EDIT: And they don't even seem to use std::move anywhere :/ There's a huge gap between this code and custom allocator territory.

gpderetta · on April 23, 2020

they heap allocate strings because their string_range implementation is a shared_ptr to the original string plus two indices. It might be somewhat worth it assuming the strings are large enough. But if most strings are small, passing them around by move-value would probably be an overall win. One would need to benchmark it.

kllrnohj · on April 24, 2020

In that case you'd still want a shared_string not a shared_ptr<string>. The double pointer chases add up quick.

Edit: It might help to keep in mind that string is essentially an alias for unique_ptr<char[]>. As in, string is already heap allocated. They heap allocated a pointer to a heap allocation.

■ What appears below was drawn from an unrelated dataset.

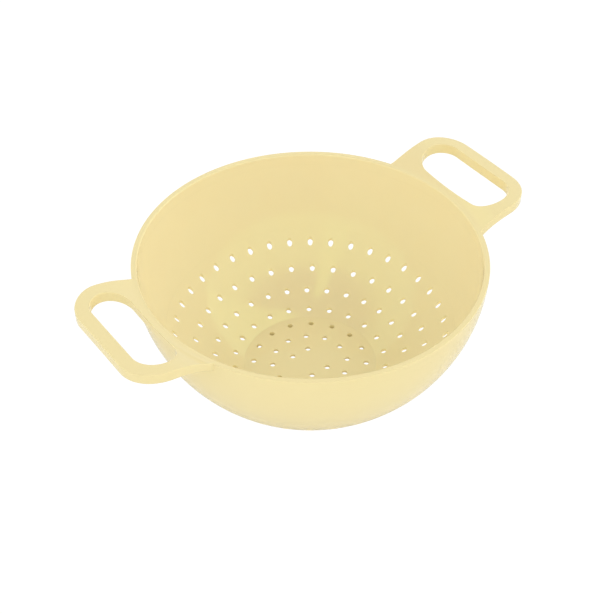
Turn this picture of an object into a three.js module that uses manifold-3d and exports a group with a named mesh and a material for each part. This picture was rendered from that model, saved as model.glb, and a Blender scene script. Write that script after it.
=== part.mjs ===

UncleMeat · on April 24, 2020

In my experience, this kind of error is the cause of 90% of the "wait, I thought C++ was supposed to be fast so why is it chugging compared to my Java implementation" problems. People turn everything into two dereferences.

Rochus · on April 23, 2020

The problem starts with the design decision to stream the file into memory; if you map the file instead you can directly use the mapped data and only have to allocate supporting structures (if required). And anyway, the "Therefore" part does not follow from the "Phase 1" statement.

ezoe · on April 23, 2020

For objects allocated at phase 1 and not necessary after,

I would use std::monotonic_buffer_resource added in C++17. It's implementation is consists of just a pointer point to large contagious memory. You want a n bytes of memory? return the pointer while adding ptr += n. Deallocation do nothing. Destructing std::monotonic_buffer_resource object deallocate the memory. If the objects has trivial destructor, as that is the case based on glancing the code, this is very efficient.